Friday, August 14, 2015

Destruktor: Opprobrium (2015)



One of the best parts of Ride the Lightning is that part in “Fight Fire With Fire,” where Hetfield warns, “Soon to fill our lungs the hot winds of death . . . .” Destruktor play a similar riff on “Eradication.”

That’s the level of speed and aggression these Australian black/death metal tyrants keep up for nearly an entire full-length album. It’s got a whole lot of blastbeats and violent riffs. Which anyone can do, given enough stamina. But I bring up classic Metallica because there’s a similar hell-bent musicality to the riffs on Opprobrium that was more common a generation ago than it is today.

Destruktor write actual songs. It’s not just blastbeats and a constant stream of guitar chords. They slow down, ever so slightly, the dynamic tension giving the sense of someone pulling a baseball bat back to get a little more room to swing it at your head. And like I said, the riffs are musical.
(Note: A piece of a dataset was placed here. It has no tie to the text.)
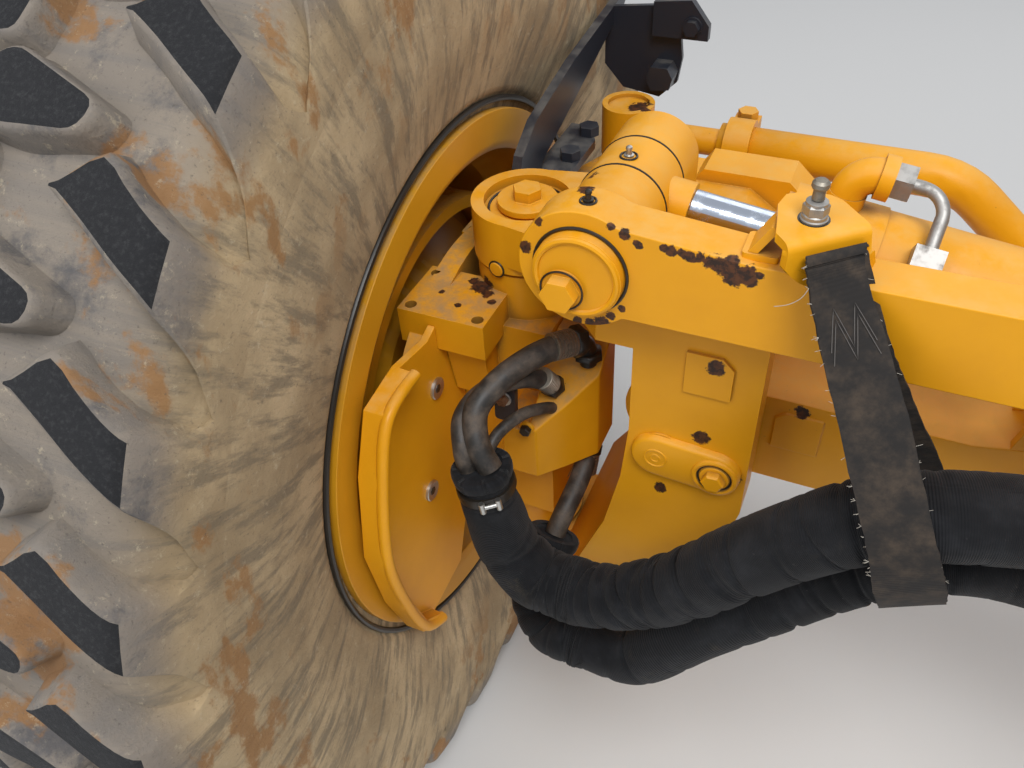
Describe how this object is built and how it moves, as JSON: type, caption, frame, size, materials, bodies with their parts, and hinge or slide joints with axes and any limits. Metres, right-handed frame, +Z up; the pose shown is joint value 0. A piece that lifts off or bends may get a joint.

Out of all the ugliest Hells Headbangers stuff so far this year, this may be the one you need the most.

The Verdict: 4.5 out of 5 stars

Tuesday, August 04, 2015

Coffins: Craving to Eternal Slumber (2015 EP)

Regular guest reviewer joanismylover is right:
Coffins doesn't seem to do anything particularly special - it's just death metal. They aren't ground-breaking - others drop-tuned before they did. They aren't the most talented on the block - technical this is not. They are just heavy as fuck.
And what else is there to say, really?

Nothing.

The Verdict: 4.5 out of 5 stars



. . .

. . .

. . .

What, are you still fucking here? You haven't preordered Craving to Eternal Slumber yet? The fuck is wrong with you? This is purest death metal. Heavy, sometimes slow and sometimes mid-paced, with fantastic riffs and the perfect distillation of the death metal sound. And, as joanismylover observed, it's fun. They don't create some depressive atmosphere or make you feel like you're in a tomb. They just make you want to snap your neck. Or someone else's.

Necks will be snapped. You should be taking part in that.